The exercise:
In the records that follow, show each line where the word "context" is present.

Data lines:

⁂

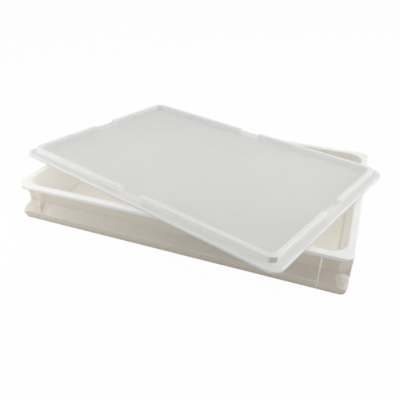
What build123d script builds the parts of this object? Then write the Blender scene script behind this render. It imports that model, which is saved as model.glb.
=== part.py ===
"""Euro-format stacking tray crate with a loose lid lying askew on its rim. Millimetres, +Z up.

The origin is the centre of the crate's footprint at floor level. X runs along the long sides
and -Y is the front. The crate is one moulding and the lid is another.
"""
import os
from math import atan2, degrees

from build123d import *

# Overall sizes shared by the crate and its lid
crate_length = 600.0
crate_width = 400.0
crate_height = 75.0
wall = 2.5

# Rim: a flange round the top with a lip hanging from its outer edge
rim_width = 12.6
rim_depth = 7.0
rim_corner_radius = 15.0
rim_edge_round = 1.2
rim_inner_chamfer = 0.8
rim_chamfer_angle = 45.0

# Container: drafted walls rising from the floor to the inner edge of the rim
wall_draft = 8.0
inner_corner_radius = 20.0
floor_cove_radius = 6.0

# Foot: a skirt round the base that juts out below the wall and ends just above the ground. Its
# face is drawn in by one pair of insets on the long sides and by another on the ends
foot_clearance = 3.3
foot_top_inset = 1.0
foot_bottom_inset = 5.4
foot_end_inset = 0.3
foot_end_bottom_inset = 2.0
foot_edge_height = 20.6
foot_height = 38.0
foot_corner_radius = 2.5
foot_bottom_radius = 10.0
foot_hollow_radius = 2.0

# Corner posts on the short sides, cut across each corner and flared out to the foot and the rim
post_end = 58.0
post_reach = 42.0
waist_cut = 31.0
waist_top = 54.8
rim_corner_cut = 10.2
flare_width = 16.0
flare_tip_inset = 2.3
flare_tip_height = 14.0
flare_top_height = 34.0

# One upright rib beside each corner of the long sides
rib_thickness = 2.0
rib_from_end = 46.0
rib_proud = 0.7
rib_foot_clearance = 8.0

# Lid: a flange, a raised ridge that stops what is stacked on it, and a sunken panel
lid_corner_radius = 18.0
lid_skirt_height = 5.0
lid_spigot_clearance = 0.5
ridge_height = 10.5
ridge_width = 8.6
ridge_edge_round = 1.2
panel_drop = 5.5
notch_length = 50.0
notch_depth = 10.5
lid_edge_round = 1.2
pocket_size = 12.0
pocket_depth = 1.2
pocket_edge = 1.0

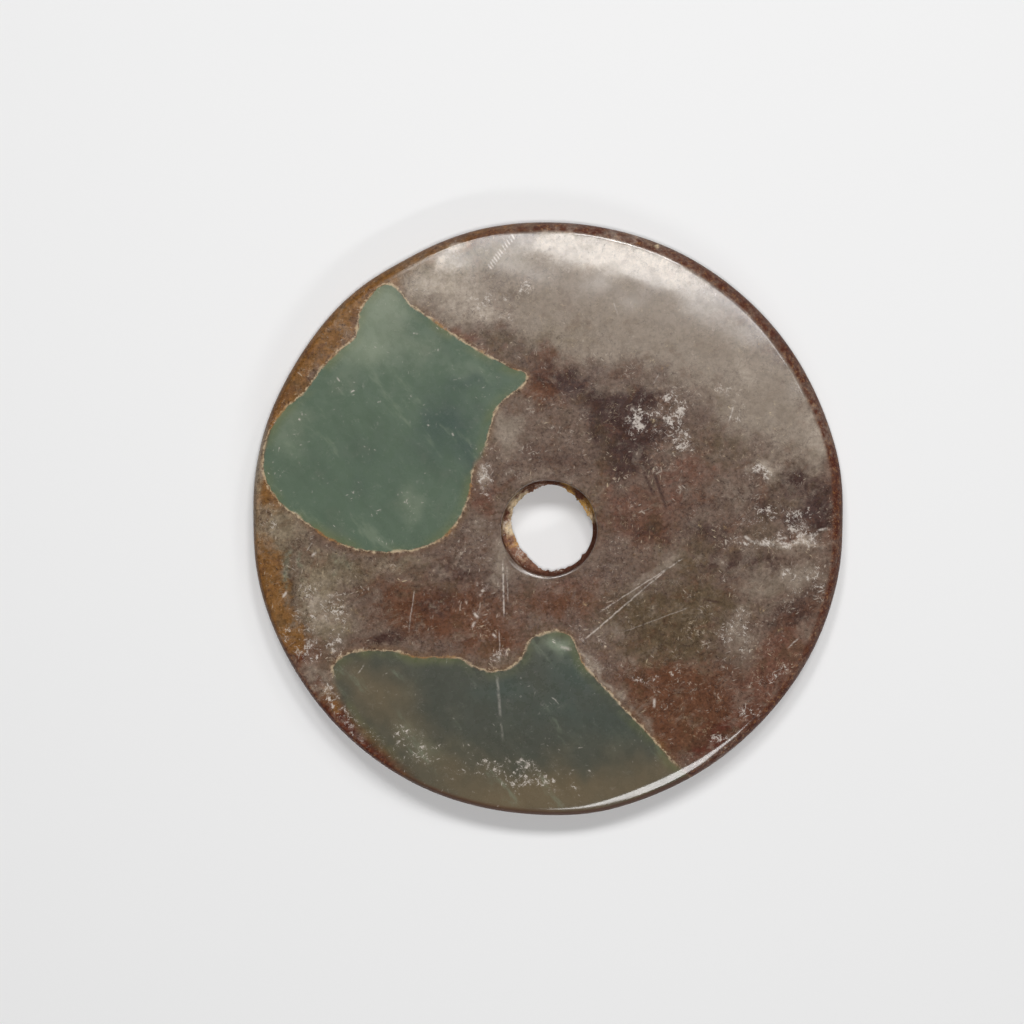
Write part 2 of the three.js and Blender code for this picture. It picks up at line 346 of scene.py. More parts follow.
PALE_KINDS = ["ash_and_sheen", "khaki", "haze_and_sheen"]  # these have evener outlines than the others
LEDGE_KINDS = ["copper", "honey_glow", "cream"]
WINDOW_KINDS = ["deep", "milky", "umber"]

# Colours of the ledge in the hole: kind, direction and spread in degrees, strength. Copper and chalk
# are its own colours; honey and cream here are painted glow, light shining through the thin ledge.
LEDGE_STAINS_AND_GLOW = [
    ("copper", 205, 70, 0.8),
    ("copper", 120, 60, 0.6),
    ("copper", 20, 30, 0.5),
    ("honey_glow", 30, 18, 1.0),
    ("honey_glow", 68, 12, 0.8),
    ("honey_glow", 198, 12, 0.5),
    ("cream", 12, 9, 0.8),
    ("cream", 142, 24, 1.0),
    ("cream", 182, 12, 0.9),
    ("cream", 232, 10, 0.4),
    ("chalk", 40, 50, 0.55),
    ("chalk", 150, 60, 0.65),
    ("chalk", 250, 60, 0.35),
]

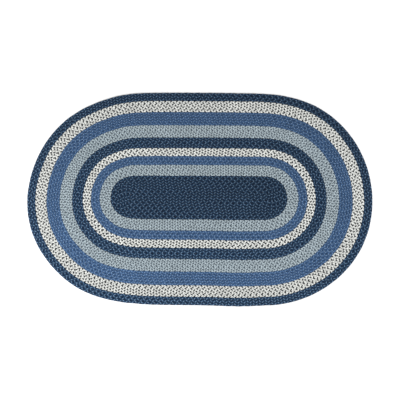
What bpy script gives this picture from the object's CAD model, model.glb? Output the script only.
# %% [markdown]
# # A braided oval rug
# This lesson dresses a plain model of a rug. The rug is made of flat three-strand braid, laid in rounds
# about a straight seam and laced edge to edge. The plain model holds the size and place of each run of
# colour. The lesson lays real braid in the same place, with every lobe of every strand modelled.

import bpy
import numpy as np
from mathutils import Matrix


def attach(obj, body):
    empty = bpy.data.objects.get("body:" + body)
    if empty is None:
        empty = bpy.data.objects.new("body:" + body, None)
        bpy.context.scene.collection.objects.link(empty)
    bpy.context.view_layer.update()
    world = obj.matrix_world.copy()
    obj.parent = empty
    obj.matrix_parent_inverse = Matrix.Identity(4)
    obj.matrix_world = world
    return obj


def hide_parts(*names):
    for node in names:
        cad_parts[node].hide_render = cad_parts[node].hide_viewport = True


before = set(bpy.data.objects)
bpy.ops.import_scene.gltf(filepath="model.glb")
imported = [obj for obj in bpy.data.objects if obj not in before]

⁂

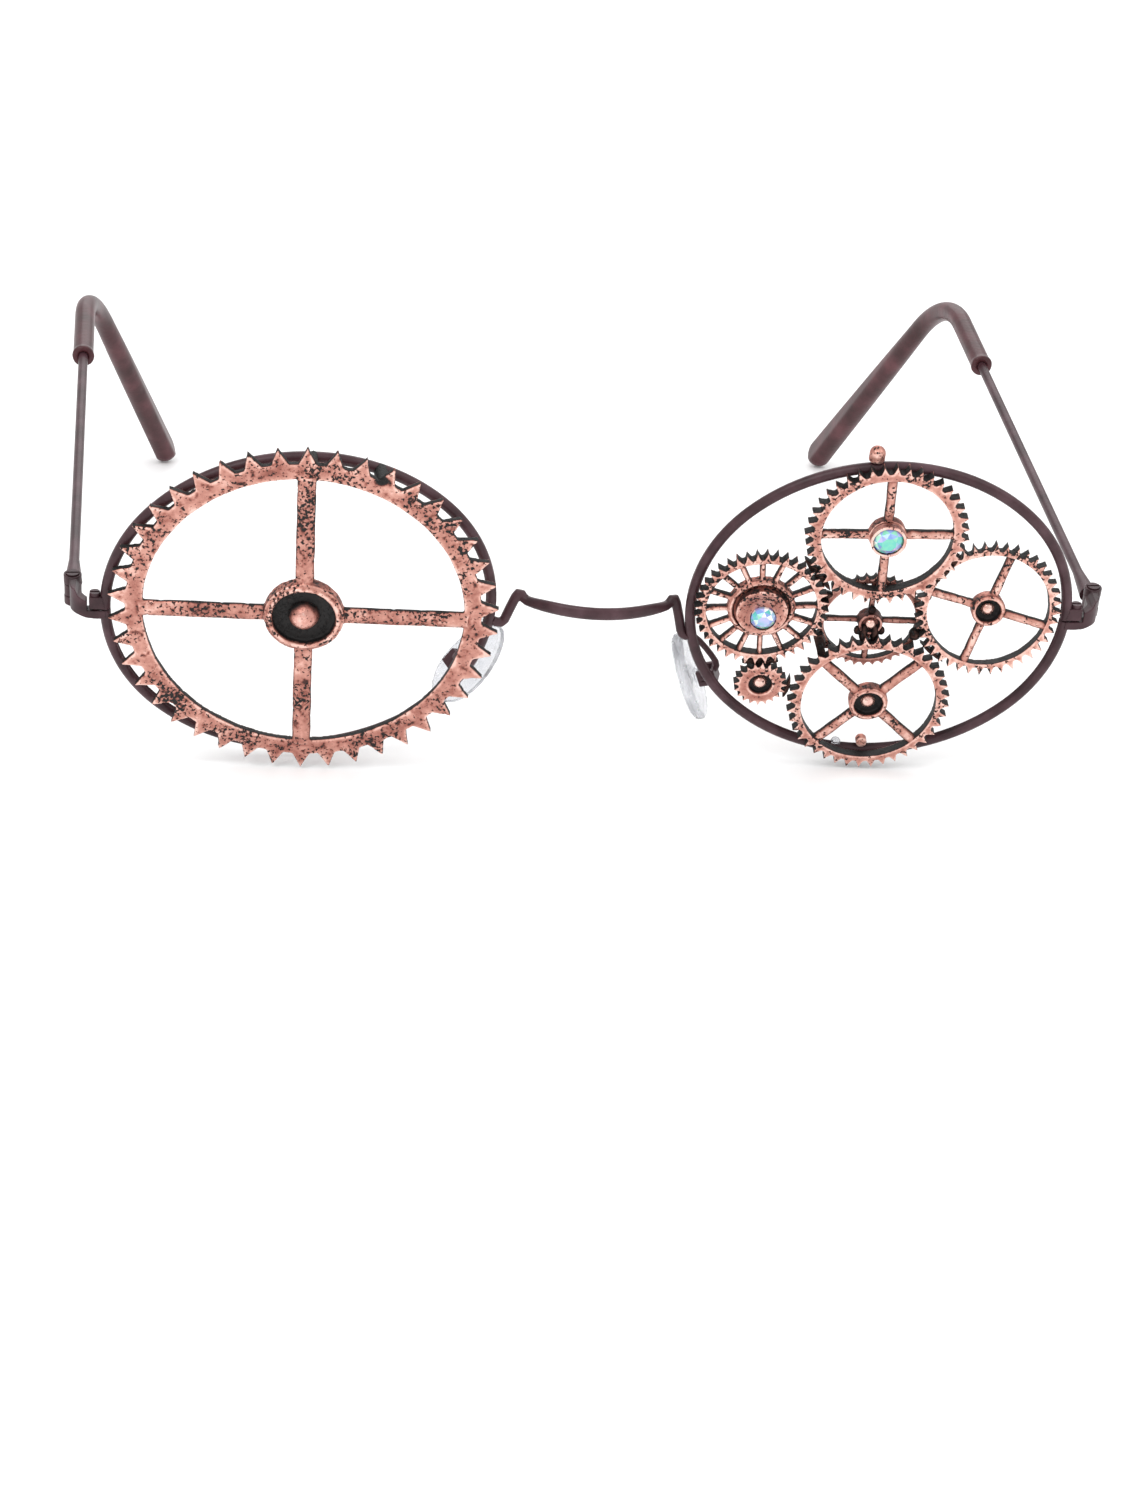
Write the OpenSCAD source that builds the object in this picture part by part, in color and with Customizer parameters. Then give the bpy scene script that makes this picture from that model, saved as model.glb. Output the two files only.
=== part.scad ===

⁂

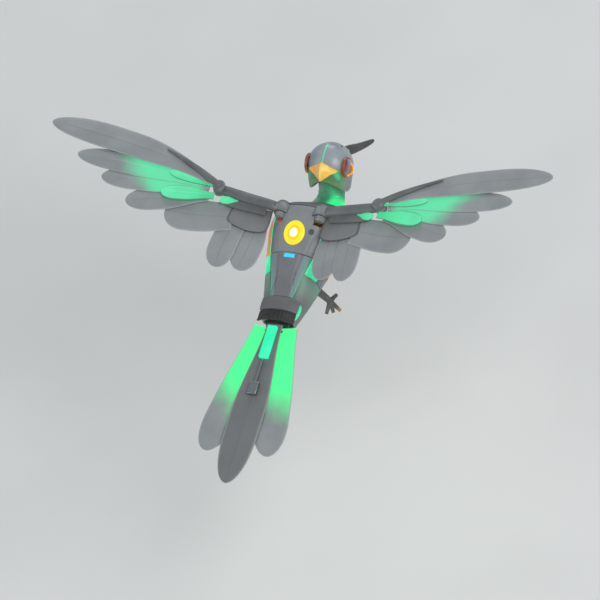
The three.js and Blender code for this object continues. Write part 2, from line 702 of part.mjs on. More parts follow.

⁂

The completed task:
        bpy.context.scene.collection.objects.link(empty)
    bpy.context.view_layer.update()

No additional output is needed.